Goal —
Below this line is the material. Write out only its lines from the one containing "base_walls = make_base_walls()" through the one containing "imported = [obj", both kept, exactly.
**** Source material ****
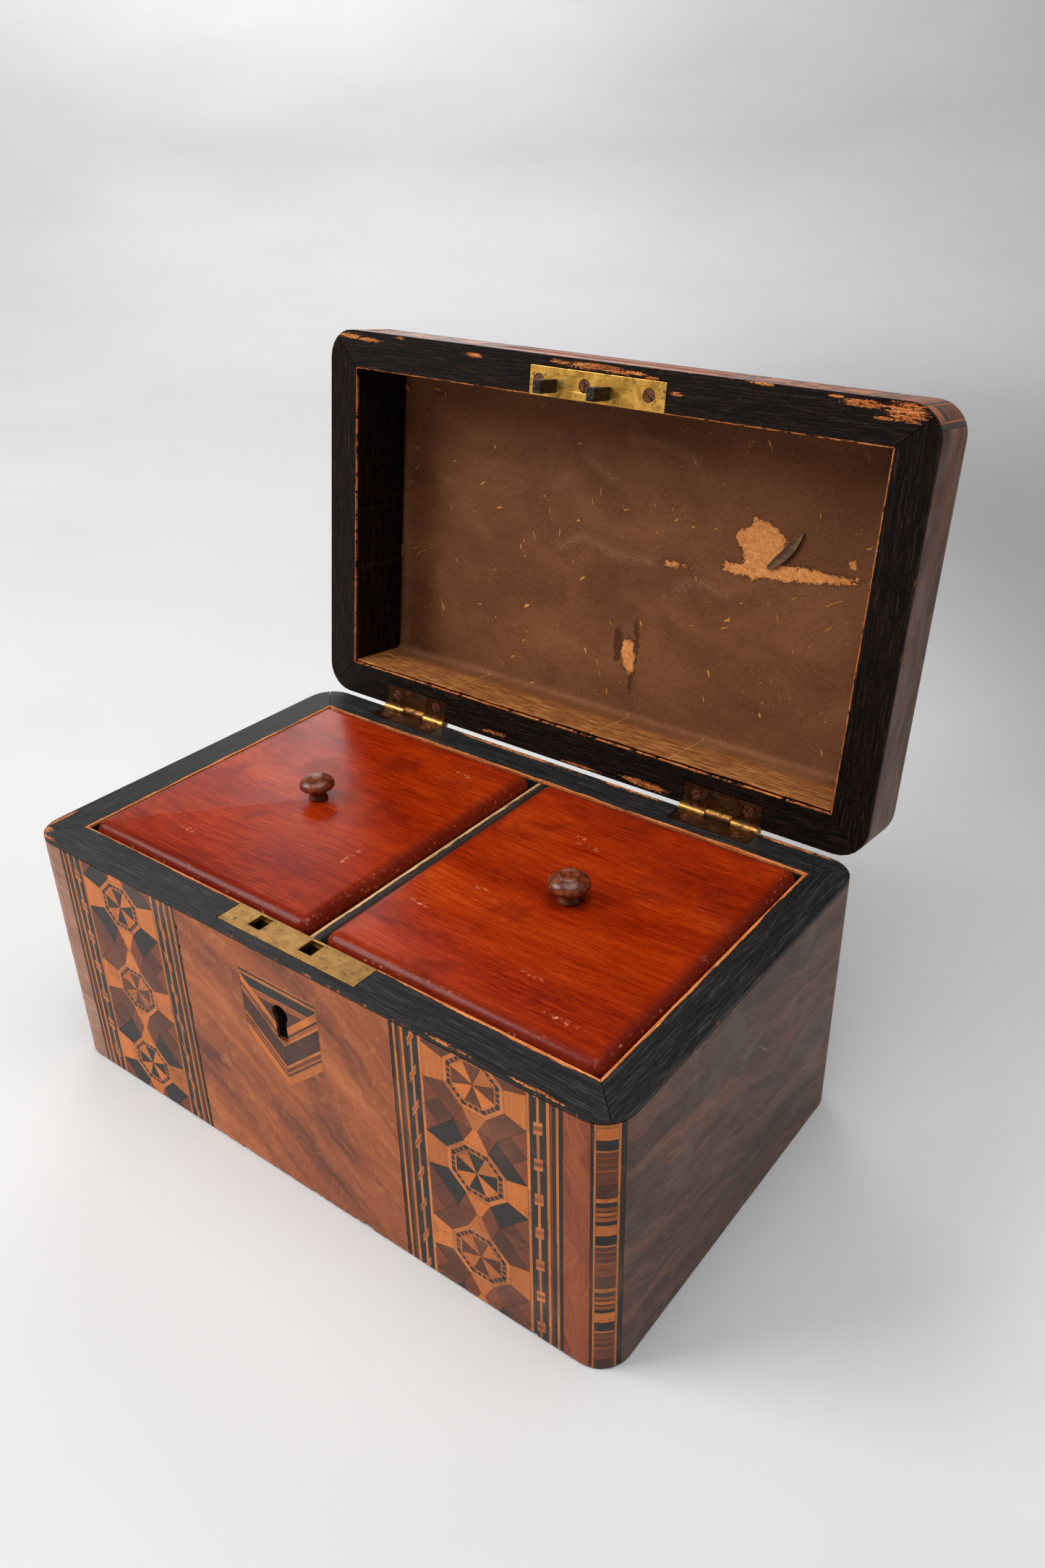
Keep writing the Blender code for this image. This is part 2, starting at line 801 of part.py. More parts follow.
def make_lid_walls(lid_axis):
    outer = case_block(RIM_Z, LID_TOP, rounded_top=True)
    core_top = LID_TOP - CORE_INSET
    core = cutter(
        "lid_core", case_block(RIM_Z - PAST, core_top, CORE_INSET, True), parent=lid_axis
    )
    pocket = cutter(
        "lid_veneer_pocket",
        block_mesh(
            (-HALF_W - PAST, -HALF_D - PAST, RIM_Z + RIM_LIP),
            (HALF_W + PAST, HALF_D + PAST, LID_TOP + PAST),
        ),
        parent=lid_axis,
    )
    boolean(pocket, core)
    cavity = cutter(
        "lid_cavity",
        block_mesh((-INNER_W, -INNER_D, RIM_Z - PAST), (INNER_W, INNER_D, LID_TOP + PAST)),
        parent=lid_axis,
    )
    reach = (HALF_W + PAST, HALF_D + PAST)
    above = cutter(
        "lid_wall_tops",
        block_mesh(
            (-reach[0], -reach[1], BOARD_UNDERSIDE - GAP), (reach[0], reach[1], LID_TOP + PAST)
        ),
        parent=lid_axis,
    )
    walls = {}
    for side in ("front", "back", "left", "right"):
        wall = add(PARTS, f"lid_wall_{side}", outer, EBONISED, parent=lid_axis)
        boolean(wall, above)
        boolean(wall, cavity)
        boolean(wall, pocket)
        wedge = region(f"lid_mitre_{side}", mitre_points(side), lid_axis)
        boolean(wall, wedge, "INTERSECT")
        walls[side] = wall
    board = add(
        PARTS,
        "lid_top_board",
        case_block(RIM_Z, core_top, CORE_INSET, True),
        PINE,
        parent=lid_axis,
    )
    below = block_mesh((-reach[0], -reach[1], RIM_Z - PAST), (*reach, BOARD_UNDERSIDE))
    boolean(board, cutter("lid_board_bottom", below, parent=lid_axis))
    smooth(board)
    return walls


def make_lid_veneers(lid_axis):
    """A skin over the rounded lid: the front with its corners, both ends, the back, the top."""
    low = RIM_Z + RIM_LIP + GAP
    skin = case_block(RIM_Z, LID_TOP, rounded_top=True)
    behind = cutter(
        "lid_skin_back",
        case_block(RIM_Z - PAST, LID_TOP - VENEER, VENEER, True),
        parent=lid_axis,
    )
    reach = (HALF_W + PAST, HALF_D + PAST)
    rim = cutter(
        "lid_skin_rim",
        block_mesh((-reach[0], -reach[1], RIM_Z - PAST), (*reach, low)),
        parent=lid_axis,
    )
    flat_x, flat_y = HALF_W - CORNER - SEAM, HALF_D - CORNER - SEAM
    regions = {
        "lid_veneer_front": (lid_front_points(), WALNUT),
        "lid_veneer_left": (side_region_points("left"), WALNUT_DARK),
        "lid_veneer_right": (side_region_points("right"), WALNUT_DARK),
        "lid_veneer_back": (back_region_points(), WALNUT_DARK),
        "lid_veneer_top": (
            [(-flat_x, -flat_y), (flat_x, -flat_y), (flat_x, flat_y), (-flat_x, flat_y)],
            WALNUT,
        ),
    }
    made = {}
    for name, (points, material) in regions.items():
        made[name] = add(PARTS, name, skin.copy(), material, parent=lid_axis)
        boolean(made[name], behind)
        boolean(made[name], rim)
        boolean(made[name], region(f"{name}_region", points, lid_axis), "INTERSECT")
        smooth(made[name])
    return made


def make_lid_lining(lid_axis):
    """Paper over the ceiling, turned down over the hinge side."""
    front, back = GAP - INNER_D, INNER_D - GAP
    top = BOARD_UNDERSIDE - GAP
    foot = RIM_Z + 0.0008
    bend = 0.0026
    outer = arc((back - bend, top - bend), bend, 0, 90, 4)
    inner = arc((back - bend, top - bend), bend - PAPER, 90, 0, 4)
    loop = [(back - PAPER, foot), (back, foot), *outer, (front, top), (front, top - PAPER), *inner]
    mesh = outline_mesh([loop], 2 * (INNER_W - GAP))
    smooth(add(PARTS, "lid_lining", mesh, LINING, end_to_end(GAP - INNER_W), lid_axis))


def make_link_plate(wall, lid_axis):
    """A brass plate in the lid's front rim, carrying two notched steel hooks."""
    front = -INNER_D - PLATE_DEPTH
    right = LOCK_X + LOCK_PLATE_LENGTH / 2
    low, high = RIM_Z, RIM_Z + PLATE_THICKNESS
    plate = add(
        PARTS,
        "link_plate",
        block_mesh((LINK_PLATE_LEFT, front, low), (right, -INNER_D, high)),
        BRASS,
        parent=lid_axis,
    )
    seat = block_mesh(
        (LINK_PLATE_LEFT - GAP, front - GAP, low - PAST), (right + GAP, PAST - INNER_D, high + GAP)
    )
    boolean(wall, cutter("link_plate_seat", seat, parent=lid_axis))
    spots = [(x, LINK_SCREW_Y, RIM_Z, turn) for x, turn in zip(LINK_SCREW_X, (25, 95, -40))]
    fit_screws("link_plate_screw", spots, False, RUSTY_STEEL, lid_axis, [plate, wall])
    half = HOOK_WIDTH / 2
    notch_low, notch_high = RIM_Z - 0.0074, RIM_Z - 0.0048
    tip = RIM_Z - HOOK_LENGTH
    for side, x in HOOK_X.items():
        loop = [
            (x - half, low - GAP / 2),
            (x - half, notch_high),
            (x - half + HOOK_NOTCH, notch_high),
            (x - half + HOOK_NOTCH, notch_low),
            (x - half, notch_low),
            (x - half + 0.0006, tip),
            (x + half, tip),
            (x + half, low - GAP / 2),
        ]
        mesh = outline_mesh([loop], HOOK_DEPTH)
        place = side_to_side(HOOK_Y + HOOK_DEPTH / 2)
        add(PARTS, f"link_hook_{side}", mesh, STEEL, place, lid_axis)


# ---------------------------------------------------------------- inner lids


def knob_profile(scale):
    """A low mushroom knob with a collar, on a dowel, in metres above the inner lid's face."""
    cap_radius, cap_z, top = 6.4, 5.7, 9.2
    dome = [
        (
            cap_radius * math.cos(math.radians(a)),
            cap_z + (top - cap_z) * math.sin(math.radians(a)) ** 0.9,
        )
        for a in (90, 75, 60, 46, 32, 16, 0)
    ]
    under = [(5.9, 4.8), (4.6, 4.1), (3.2, 3.7), (2.8, 2.9), (2.8, 1.8), (3.3, 1.1), (3.5, 0.4)]
    points = [(radius * scale / 1000, z * scale / 1000) for radius, z in dome + under]
    points[0] = (0, points[0][1])
    return points + [
        (3.4 * scale / 1000, GAP / 2),
        (DOWEL_RADIUS, GAP / 2),
        (DOWEL_RADIUS, -DOWEL_LENGTH),
        (0, -DOWEL_LENGTH),
    ]


def make_inner_lid(side):
    """A loose mahogany lid with rounded edges, lifted straight up by its knob."""
    left, right = compartment(side)
    near, wide = INNER_LID_PLAY, INNER_LID_WIDE_PLAY
    low = (left + (wide if side == "left" else near), near - INNER_D, INNER_LID_UNDERSIDE)
    high = (right - near, INNER_D - wide, INNER_LID_TOP)
    middle = ((low[0] + high[0]) / 2, (low[1] + high[1]) / 2)
    lift = joint_empty(PARTS, f"inner_lid_{side}_lift", (*middle, INNER_LID_UNDERSIDE))
    mesh = block_mesh(low, high, INNER_LID_ROUND, 4, level_at(INNER_LID_TOP))
    lid = add(PARTS, f"inner_lid_{side}", mesh, MAHOGANY, parent=lift)
    smooth(lid)
    hole = turned_mesh(
        [
            (0, PAST),
            (DOWEL_RADIUS + GAP / 2, PAST),
            (DOWEL_RADIUS + GAP / 2, -DOWEL_LENGTH - GAP),
            (0, -DOWEL_LENGTH - GAP),
        ],
        20,
    )
    place = Matrix.Translation((*middle, INNER_LID_TOP))
    boolean(lid, cutter(f"dowel_hole_{side}", hole, place, lift))
    profile = knob_profile(KNOB_SIZES[side])
    knob = add(PARTS, f"knob_{side}", turned_mesh(profile, 28), ROSEWOOD, place, lift)
    smooth(knob, 50)


# ---------------------------------------------------------------- the whole caddy


clear_scene()
PARTS = new_collection("tea_caddy")
CUTTERS = new_collection("tea_caddy_cutters")

EBONISED = principled("ebonised_wood", (0.016, 0.014, 0.013), 0.45)
WALNUT = principled("figured_walnut", (0.33, 0.12, 0.045), 0.42)
WALNUT_DARK = principled("dark_walnut", (0.11, 0.055, 0.035), 0.45)
SATINWOOD = principled("satinwood", (0.56, 0.22, 0.06), 0.40)
ROSEWOOD = principled("rosewood", (0.09, 0.03, 0.018), 0.38)
MAHOGANY = principled("mahogany", (0.30, 0.045, 0.012), 0.35)
PINE = principled("pine", (0.42, 0.26, 0.12), 0.65)
FOIL = principled("tin_foil", (0.55, 0.56, 0.58), 0.40, 0.9)
LINING = principled("lining_paper", (0.14, 0.07, 0.035), 0.75)
BRASS = principled("brass", (0.52, 0.36, 0.10), 0.35, 1.0)
STEEL = principled("dark_steel", (0.10, 0.095, 0.09), 0.40, 1.0)
RUSTY_STEEL = principled("rusty_steel", (0.24, 0.11, 0.07), 0.60, 0.7)

SCREW = screw_mesh()
SCREW_HOLE = screw_hole_mesh()

base_walls = make_base_walls()
make_bottom_board()
make_divider()
base_veneers = make_base_veneers()
keyhole_cutter = make_shield(base_veneers["veneer_front"], base_walls["front"])
make_lock(base_walls["front"], keyhole_cutter)
for part_side in ("left", "right"):
    make_liner(part_side)
    make_inner_lid(part_side)

hinge_axis = joint_empty(PARTS, "lid_hinge", (0, AXIS_Y, AXIS_Z))
lid_walls = make_lid_walls(hinge_axis)
lid_veneers = make_lid_veneers(hinge_axis)
make_lid_lining(hinge_axis)
make_link_plate(lid_walls["front"], hinge_axis)
make_hinges(
    [base_walls["back"], base_veneers["veneer_back"]],
    [lid_walls["back"], lid_veneers["lid_veneer_back"]],
    hinge_axis,
)
hinge_axis.rotation_euler.x = -OPEN_ANGLE
bpy.context.view_layer.update()
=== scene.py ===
"""Looks for the inlaid tea caddy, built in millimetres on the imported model's frame."""

import json
import math
import random

import bpy
import numpy as np
from mathutils import Matrix, Vector, noise


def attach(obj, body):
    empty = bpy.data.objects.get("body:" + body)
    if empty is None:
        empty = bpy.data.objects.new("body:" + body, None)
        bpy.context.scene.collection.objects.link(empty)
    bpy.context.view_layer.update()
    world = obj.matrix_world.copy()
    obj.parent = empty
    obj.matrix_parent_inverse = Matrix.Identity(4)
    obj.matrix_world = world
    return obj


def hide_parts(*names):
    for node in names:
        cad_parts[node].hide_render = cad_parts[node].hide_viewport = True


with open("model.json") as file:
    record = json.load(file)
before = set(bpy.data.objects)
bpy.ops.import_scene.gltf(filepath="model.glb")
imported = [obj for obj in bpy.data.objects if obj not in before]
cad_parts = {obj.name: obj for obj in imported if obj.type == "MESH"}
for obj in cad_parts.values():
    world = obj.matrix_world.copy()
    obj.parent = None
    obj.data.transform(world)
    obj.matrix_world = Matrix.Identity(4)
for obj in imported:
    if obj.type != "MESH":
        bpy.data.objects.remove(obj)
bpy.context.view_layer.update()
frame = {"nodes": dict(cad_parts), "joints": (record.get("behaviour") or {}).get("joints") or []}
NODES = frame["nodes"]
RNG = random.Random(11)

LID_JOINT = next(joint for joint in frame["joints"] if joint["name"] == "lid_hinge")
PIVOT = Vector(LID_JOINT["pos_m"])
OPEN_ANGLE = math.radians(-LID_JOINT["range_deg"][0])
OPENED = (
    Matrix.Translation(PIVOT) @ Matrix.Rotation(-OPEN_ANGLE, 4, "X") @ Matrix.Translation(-PIVOT)
)
SHUT = OPENED.inverted()


def box(node, on_lid=False):
    """Lowest and highest corner of a CAD node in millimetres, with the lid shut if on_lid."""
    place = SHUT if on_lid else Matrix.Identity(4)
    points = np.array([place @ vertex.co for vertex in NODES[node].data.vertices]) * 1000
    return points.min(0).tolist(), points.max(0).tolist()


HALF_W = box("base_wall_right")[1][0]
HALF_D = -box("base_wall_front")[0][1]
INNER_W = box("base_wall_right")[0][0]
INNER_D = -box("base_wall_front")[1][1]
RIM = box("base_wall_front")[1][2]
LID_RIM = box("lid_wall_front", True)[0][2]
LID_TOP = box("lid_veneer_top", True)[1][2]
BASE_VENEER_TOP = RIM - box("veneer_front")[1][2]
BASE_VENEER_FOOT = RIM - box("veneer_front")[0][2]
LID_VENEER_FOOT = box("lid_veneer_front", True)[0][2] - LID_RIM
CORNER = 10.0
FLAT_W = HALF_W - CORNER
FLAT_D = HALF_D - CORNER
ARC = CORNER * math.pi / 2
AROUND = 4 * (FLAT_W + FLAT_D + ARC)
LID_STRAIGHT = LID_TOP - CORNER - LID_RIM
LID_OVER = LID_STRAIGHT + ARC
BAND_IN = box("marquetry_band_right")[0][0]
BAND_OUT = box("marquetry_band_right")[1][0]
BANDING_IN = FLAT_W + CORNER * math.radians(18.0)
BANDING_OUT = FLAT_W + CORNER * math.radians(68.5)
SHIELD_LOW, SHIELD_HIGH = box("shield_inlay")
SHIELD_X = (SHIELD_LOW[0] + SHIELD_HIGH[0]) / 2
SHOULDER = RIM - 55.0
TURN_STEPS = 12
SKIN_EASE = 0.32
MM = 0.001
SHARP = math.radians(50)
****
Answer to this problem —
base_walls = make_base_walls()
make_bottom_board()
make_divider()
base_veneers = make_base_veneers()
keyhole_cutter = make_shield(base_veneers["veneer_front"], base_walls["front"])
make_lock(base_walls["front"], keyhole_cutter)
for part_side in ("left", "right"):
    make_liner(part_side)
    make_inner_lid(part_side)

hinge_axis = joint_empty(PARTS, "lid_hinge", (0, AXIS_Y, AXIS_Z))
lid_walls = make_lid_walls(hinge_axis)
lid_veneers = make_lid_veneers(hinge_axis)
make_lid_lining(hinge_axis)
make_link_plate(lid_walls["front"], hinge_axis)
make_hinges(
    [base_walls["back"], base_veneers["veneer_back"]],
    [lid_walls["back"], lid_veneers["lid_veneer_back"]],
    hinge_axis,
)
hinge_axis.rotation_euler.x = -OPEN_ANGLE
bpy.context.view_layer.update()
=== scene.py ===
"""Looks for the inlaid tea caddy, built in millimetres on the imported model's frame."""

import json
import math
import random

import bpy
import numpy as np
from mathutils import Matrix, Vector, noise


def attach(obj, body):
    empty = bpy.data.objects.get("body:" + body)
    if empty is None:
        empty = bpy.data.objects.new("body:" + body, None)
        bpy.context.scene.collection.objects.link(empty)
    bpy.context.view_layer.update()
    world = obj.matrix_world.copy()
    obj.parent = empty
    obj.matrix_parent_inverse = Matrix.Identity(4)
    obj.matrix_world = world
    return obj


def hide_parts(*names):
    for node in names:
        cad_parts[node].hide_render = cad_parts[node].hide_viewport = True


with open("model.json") as file:
    record = json.load(file)
before = set(bpy.data.objects)
bpy.ops.import_scene.gltf(filepath="model.glb")
imported = [obj for obj in bpy.data.objects if obj not in before]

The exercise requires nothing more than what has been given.